Outage, Capacity, and Error Performance of Downlink RSMA-Based Systems: Analysis and Resource Optimization

This paper comprehensively investigates the performance of downlink multi-user rate-splitting multiple access (RSMA) networks under Nakagami-m fading channels. We first develop the mathematical outage probability (OP) and ergodic capacity (EC) frameworks, deriving exact expressions for both, along with asymptotic analysis in high signal-to-noise ratio (SNR) and low-rate regions, which serve as the foundation for deducing the approximate and maximal energy-reliability and energy-spectral formulas. To enhance system performance, we tackle the non-convex problems of jointly optimizing common and private power allocation (PA) coefficients to minimize the maximal OP performance. Moreover, we also delve into optimizing PA coefficients and rate-splitting factors concurrently to maximize the ergodic sum capacity (ESC).

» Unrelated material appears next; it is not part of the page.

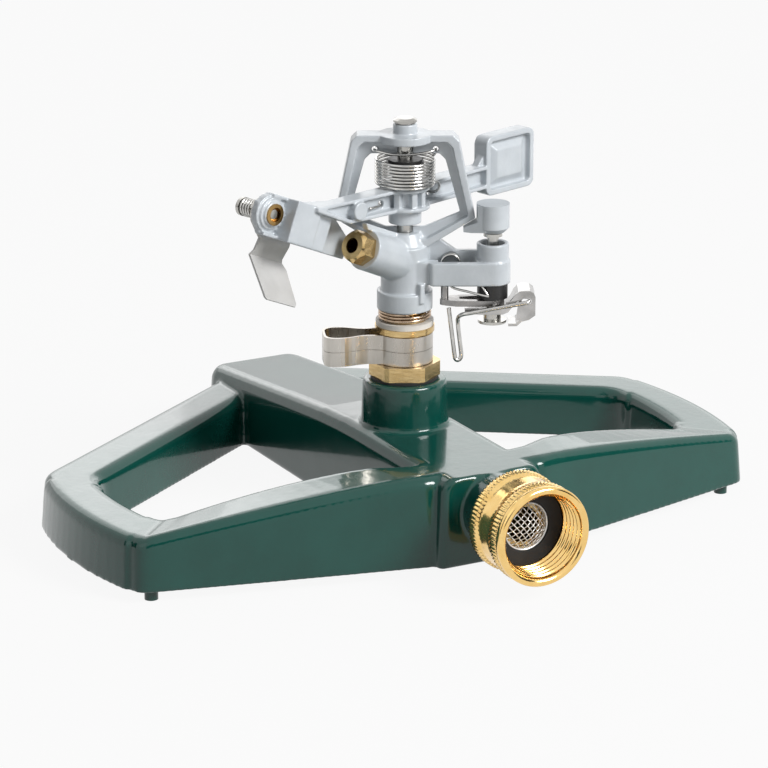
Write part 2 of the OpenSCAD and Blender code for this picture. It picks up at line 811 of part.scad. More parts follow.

Addressing the influence of modulation schemes on user error rates, we introduce mathematical frameworks for symbol error rate (SER) considering four combined modulation schemes based on binary phase-shift keying (BPSK) and quadrature-phase shift keying (QPSK), the whole cases are quantified in terms of exact and asymptotic manners. Furthermore, we present a straightforward approach to optimize the PA coefficients to minimize the maximal SER performance. Finally, Monte-Carlo simulations are presented to validate our developed frameworks and optimization solutions.